Set down exactly the first line of the entries and every line after it, through the line with "tip_bevel = 0.12; // [0.1:0.01:0.5]".

### Object modeling scripts
════════

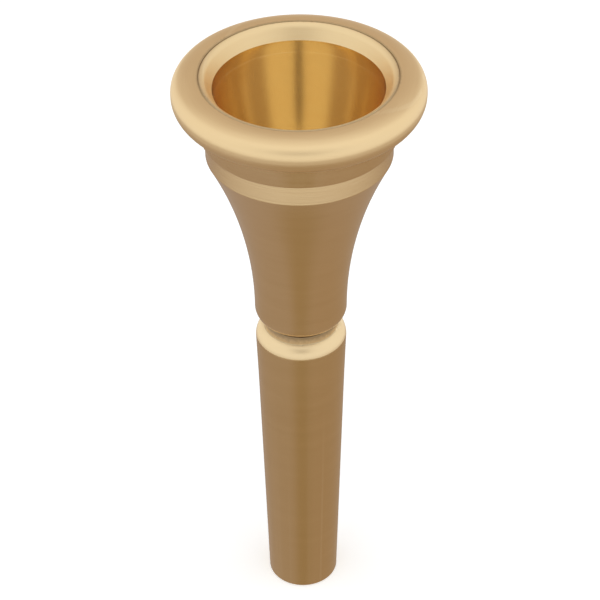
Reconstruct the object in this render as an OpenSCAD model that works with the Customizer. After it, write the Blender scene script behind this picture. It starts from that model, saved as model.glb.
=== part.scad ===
// Horn mouthpiece with a screw-on rim and a screw-in shank, turned from brass.
// The axis is Z, the tip of the shank stands at z = 0 and the rim is on top.

/* [Shank] */
// Outside diameter at the tip
tip_d = 7.85; // [7.4:0.05:9.5]
// Wall at the tip
tip_wall = 0.775; // [0.4:0.025:1.5]
// Length over which the shank's diameter grows by 1
taper = 19.2; // [16:0.1:24]
// Length of the taper that goes into the horn
taper_length = 30; // [20:0.5:38]
// Length of the shank above the taper, up to the joint face where the cup sits
neck_length = 8.15; // [6.5:0.05:14]
// Length over which the diameter grows by 1, above the taper
upper_taper = 15; // [10:0.5:24]
// Radius of the rounded shoulder under the joint
shoulder_round = 1.8; // [1.4:0.1:3]
// Width of the groove between the shoulder and the cup
groove_width = 1.2; // [0.6:0.1:2]
// Bevel on the tip's outer edge
tip_bevel = 0.12; // [0.1:0.01:0.5]

/* [Air way] */
// Diameter of the throat
throat_d = 4.5; // [4:0.1:5]
// Length of the straight throat, down from the top of the shank
throat_length = 8; // [4:0.5:14]
// Diameter of the cup at the bite, the rim's sharp inner edge
bite_d = 17.24; // [16:0.02:17.6]
// Depth of the bite below the top of the rim
bite_depth = 1.5; // [1.2:0.1:1.8]
// Exponent of the cup's outline: 1 is a straight funnel, more is a rounder cup
cup_curve = 1.3; // [1.1:0.05:1.6]
// Step in radius from the throat out to the hole at the bottom of the cup
cup_floor_step = 0.15; // [0.05:0.05:0.2]

/* [Cup] */
// Rounding of the cup's lower end
cup_round = 1.4; // [1:0.1:2]
// Step in radius from the shank's shoulder out to the cup's neck
neck_step = 0.03; // [0:0.01:0.3]
// Radius of the hollow flare between neck and collar
flare_r = 45; // [36:1:60]
// Wall from the bite's radius out to the collar's lower edge
collar_wall = 0.91; // [0.8:0.01:1.5]
// Height of the collar that shows below the rim
collar_h = 2.4; // [2:0.1:5]
// How far the collar draws in towards its top, in radius
collar_draft = 0.2; // [0:0.01:0.3]

/* [Rim] */
// Height of the rim, from the lower edge of its skirt to its top
rim_height = 6.7; // [6.3:0.1:8]
// How far the rolled edge stands out past the skirt
rim_overhang = 2.72; // [2.3:0.02:4]
// Radius of the underside of the rolled edge
rim_roll = 1.75; // [1.5:0.05:1.9]
// Radius of the rolled edge above its widest point
edge_round = 1.5; // [1.2:0.05:1.7]
// How flat the crown on top of the rolled edge is
crown = 2.3; // [1.3:0.1:3]
// Height of the straight part at the rim's widest point
rim_land = 0.2; // [0:0.05:0.4]
// Step in radius from the collar's lower edge out to the skirt
skirt_step = 0.47; // [0.4:0.01:1]
// Step in radius from the collar's lower edge out to the seam around the lip ring
seam_step = 0.42; // [0.3:0.01:0.6]
// Radius where the lip ring's face turns over towards the seam
lip_round = 1.4; // [1.2:0.05:1.6]
// Tilt of the lip ring's face at the seam, in degrees
lip_tilt = 24; // [18:1:30]
// Height of the lip ring's head, which sits in the rim shell
lip_head_h = 2.1; // [1.9:0.1:2.3]
// Height of the lip ring's sleeve below its head
lip_sleeve_h = 0.7; // [0.4:0.1:0.9]
// Bevel on both edges of the seam and on the skirt
seam_bevel = 0.1; // [0.05:0.01:0.2]
// Gap between the lip ring and the end of the cup
seat_gap = 0.02; // [0.01:0.01:0.05]

/* [Screw joints] */
// Pitch of the rim's thread
rim_pitch = 0.6; // [0.5:0.05:0.75]
// Step in radius from the collar's lower edge in to the crest of the rim's thread
rim_thread_step = 0.15; // [0.1:0.01:0.2]
// Pitch of the neck's thread
neck_pitch = 0.75; // [0.6:0.05:1]
// Wall of the spigot between the throat and the root of its thread
spigot_wall = 0.7925; // [0.7:0.0025:1]
// Width of the joint face between the neck's thread and the groove
joint_face = 0.486; // [0.3:0.002:0.8]
// Length of the threaded spigot on the shank
spigot_length = 4.8; // [4:0.1:7]
// Depth of a thread, as a share of its pitch
thread_depth_share = 0.61; // [0.5:0.01:0.65]
// Gap between the two sides of a thread
thread_gap = 0.06; // [0.04:0.01:0.1]
// Gap between plain parts that slide past each other
fit_gap = 0.03; // [0.02:0.01:0.08]
// Thickness of the rim's sealing ring
rim_seal_t = 0.7; // [0.6:0.05:0.9]
// Thickness of the neck's sealing ring
neck_seal_t = 0.6; // [0.5:0.05:0.65]

/* [Hidden] */

$fn = 96;
thread_steps = 24;
bore_steps = 12;
lip_steps = 12;
over = 1;
// How far outside the seam the crown is highest
crest_step = 0.15;
// The thread's ridge: depth of its foot inside the core, half widths as shares of the pitch, gaps
thread_embed = 0.04;
thread_foot_share = 0.36;
thread_crest_share = 0.08;
flank_gap = 0.03;

// Shank heights and radii
tip_r = tip_d / 2;
backbore_r = tip_r - tip_wall;
throat_r = throat_d / 2;
neck_depth = thread_depth_share * neck_pitch;
neck_root_r = throat_r + spigot_wall;
neck_crest_r = neck_root_r + neck_depth;
groove_r = neck_crest_r + joint_face;
shank_length = taper_length + neck_length;
taper_top_r = tip_r + taper_length / (2 * taper);
shoulder_top_z = shank_length - groove_width;
shoulder_top_r = taper_top_r + (shoulder_top_z - taper_length) / (2 * upper_taper);
shoulder_angle = acos(1 - (shoulder_top_r - groove_r) / shoulder_round);
shoulder_z = shoulder_top_z - shoulder_round * sin(shoulder_angle);
shoulder_r = taper_top_r + (shoulder_z - taper_length) / (2 * upper_taper);
spigot_top_z = shank_length + spigot_length;
throat_end_z = spigot_top_z - throat_length;

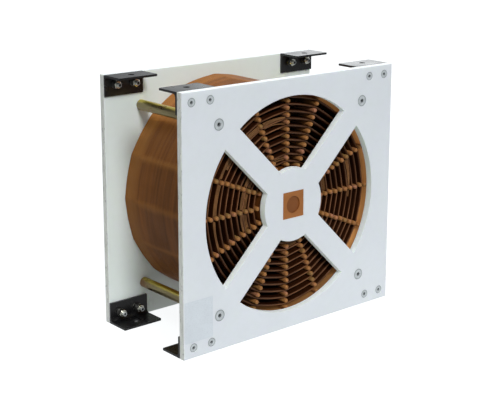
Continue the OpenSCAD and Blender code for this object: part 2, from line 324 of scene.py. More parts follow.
def lining_material(finishes, sizes):
    """Inside of the outer coil: painted far brighter than the outside of the same winding, and given a
    painted glow though it is no lamp, to stand in for light in the ducts; painted shade darkens both towards
    the bottom.
    """
    n = material_nodes("outer_lining")
    colour = finishes.lining
    tone, _, patches = wire_tone(n, colour, sizes.turn_pitch)
    dark_under, light_over = AXIS_Z - 130 * MM, AXIS_Z - 80 * MM
    # Painted shade low down, on the colour and on the glow.
    sunk = n.grey(n.axis("Z"), 1.0, 0.0, dark_under, light_over)
    tone = n.mix(n.math("MULTIPLY", sunk, 0.72), tone, times(colour, 0.12))
    glow = n.mix(n.math("MULTIPLY", sunk, 0.6), colour, BLACK)
    return varnished(n, tone, patches, 0.5, Specular_IOR_Level=0.22, Emission_Color=glow,
                     Emission_Strength=0.16)


def rod_material(finishes):
    """Tan varnished rods with a faint lengthwise grain, each with a tone of its own."""
    n = material_nodes("spacer_rod")
    base = finishes.rod
    grain = n.noise(70, 4, 0.6, (4, 0.25, 4))
    each = n.noise(75, 1, 0.5, (1, 0.01, 1))
    tone = n.ramp(each, (0.36, (0.27, 0.15, 0.05)), (0.47, base), (0.56, base), (0.68, (0.42, 0.18, 0.11)))
    tone = n.mix(n.grey(grain, 0.45, 0, 0.35, 0.65), tone, times(base, 0.4))
    return n.surface(tone, grain, 0.36, 0.5, grain, 0.2, 0.2 * MM, Specular_IOR_Level=0.4,
                     Specular_Tint=(1.0, 0.72, 0.48))


def laminate_material(finishes):
    """Orange-brown varnished laminate with thin edge-on layers, and painted shade on what lies behind the
    bar's
    end faces: the floors of the bar's pockets and the core behind the hubs.
    """
    n = material_nodes("varnished_laminate")
    base = finishes.laminate
    plies = n.math("SINE", n.math("MULTIPLY", n.axis("Z"), 2 * math.pi / (1.6 * MM)))
    cloud = n.noise(45, 4, 0.6, (0.6, 1, 2.4))
    tone = n.mix(n.grey(cloud, 0, 1, 0.3, 0.7), times(base, 0.8), base)
    tone = n.mix(n.grey(plies, 0.16, 0.0, -1, 0.4), tone, times(base, 0.5))
    # Painted shade, growing from 0.3 to 0.9 mm behind the bar's end faces.
    bar_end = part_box("core_bar")[1].y
    sunk = n.grey(n.along(), 1.0, 0.0, bar_end - 0.9 * MM, bar_end - 0.3 * MM)
    tone = n.mix(n.math("MULTIPLY", sunk, 0.6), tone, times(base, (0.28, 0.17, 0.08)))
    return n.surface(tone, cloud, 0.3, 0.45, plies, 0.08, 0.2 * MM, Specular_IOR_Level=0.3)


def lead_material(finishes):
    """Tan wrapped leads with fine lengthwise streaks."""
    n = material_nodes("wrapped_lead")
    base = finishes.lead
    streaks = n.noise(420, 3, 0.6, (1, 3, 1))
    cloud = n.noise(60, 2, 0.5)
    tone = n.mix(n.grey(cloud, 0, 1, 0.35, 0.65), times(base, 0.6), base)
    tone = n.mix(n.grey(streaks, 0, 0.5, 0.4, 0.7), tone, times(base, 0.5))
    return n.surface(tone, cloud, 0.35, 0.5, streaks, 0.15, 0.2 * MM, Specular_IOR_Level=0.3)


def zinc_material(finishes):
    """Yellow passivated zinc on turned steel tube: olive and redder in patches, with a painted yellow
    highlight where it faces up or down.
    """
    n = material_nodes("yellow_zinc")
    cloud = n.noise(42, 3, 0.6, (1, 0.4, 1))
    lines = n.noise(300, 2, 0.5, (0.1, 3, 0.1))
    # Painted highlight: more yellow where the tube faces up or down.
    painted_highlight_mask = n.grey(n.math("ABSOLUTE", n.facing("Z")), 0.0, 1.0, 0.55, 0.95)
    tone = n.mix(painted_highlight_mask, finishes.zinc, (0.62, 0.50, 0.06))
    tone = n.mix(n.grey(cloud, 0.8, 0.0, 0.34, 0.46), tone, (0.30, 0.15, 0.08))
    return n.surface(tone, cloud, 0.24, 0.36, lines, 0.1, 0.1 * MM, Metallic=0.9)


def black_steel_material(finishes):
    """Black painted steel with a fine orange-peel skin."""
    n = material_nodes("black_steel")
    base = finishes.black
    peel = n.noise(520, 2, 0.5)
    cloud = n.noise(30, 3, 0.6)
    tone = n.mix(n.grey(cloud, 0, 1, 0.35, 0.65), times(base, 0.7), base)
    return n.surface(tone, cloud, 0.24, 0.34, peel, 0.08, 0.2 * MM, Specular_IOR_Level=0.5)


def screw_heads(n, tone, node):
    """Painted shade in the socket, a pale land and a darker rim on the heads of a CAD node's screws. Their
    places mirror each other about the axis, and this finds how far a spot is from the nearest."""
    boxes = solid_boxes(node)
    radius = max(high.x - low.x for low, high in boxes) / 2
    middles = ("X", {abs(low.x + high.x) / 2 for low, high in boxes})
    heights = ("Z", {abs((low.z + high.z) / 2 - AXIS_Z) for low, high in boxes})
    centred = n.place(shift=TO_AXIS)
    squares = []
    for axis, spots in (middles, heights):
        near, far = round(min(spots), 4), round(max(spots), 4)
        off = n.math("SUBTRACT", n.math("ABSOLUTE", n.axis(axis, centred)), (near + far) / 2)
        off = n.math("SUBTRACT", n.math("ABSOLUTE", off), (far - near) / 2)
        squares.append(n.math("MULTIPLY", off, off))
    across = n.math("DIVIDE", n.math("SQRT", n.math("ADD", *squares)), radius)
    # Painted shade in the sockets, at the heads' middles.
    head = n.ramp(across, (0.24, (0.02, 0.025, 0.03)), (0.40, WHITE), (0.78, WHITE),
                  (0.93, (0.52, 0.54, 0.55)))
    return n.mix(1.0, tone, head, "MULTIPLY")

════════

### Result for this task
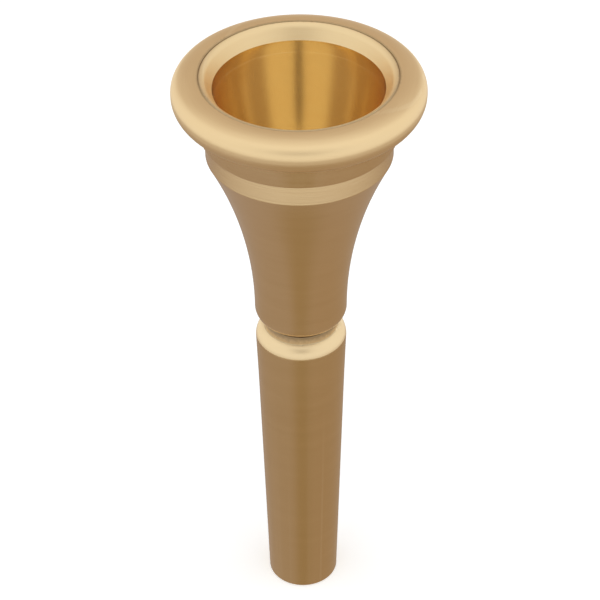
Reconstruct the object in this render as an OpenSCAD model that works with the Customizer. After it, write the Blender scene script behind this picture. It starts from that model, saved as model.glb.
=== part.scad ===
// Horn mouthpiece with a screw-on rim and a screw-in shank, turned from brass.
// The axis is Z, the tip of the shank stands at z = 0 and the rim is on top.

/* [Shank] */
// Outside diameter at the tip
tip_d = 7.85; // [7.4:0.05:9.5]
// Wall at the tip
tip_wall = 0.775; // [0.4:0.025:1.5]
// Length over which the shank's diameter grows by 1
taper = 19.2; // [16:0.1:24]
// Length of the taper that goes into the horn
taper_length = 30; // [20:0.5:38]
// Length of the shank above the taper, up to the joint face where the cup sits
neck_length = 8.15; // [6.5:0.05:14]
// Length over which the diameter grows by 1, above the taper
upper_taper = 15; // [10:0.5:24]
// Radius of the rounded shoulder under the joint
shoulder_round = 1.8; // [1.4:0.1:3]
// Width of the groove between the shoulder and the cup
groove_width = 1.2; // [0.6:0.1:2]
// Bevel on the tip's outer edge
tip_bevel = 0.12; // [0.1:0.01:0.5]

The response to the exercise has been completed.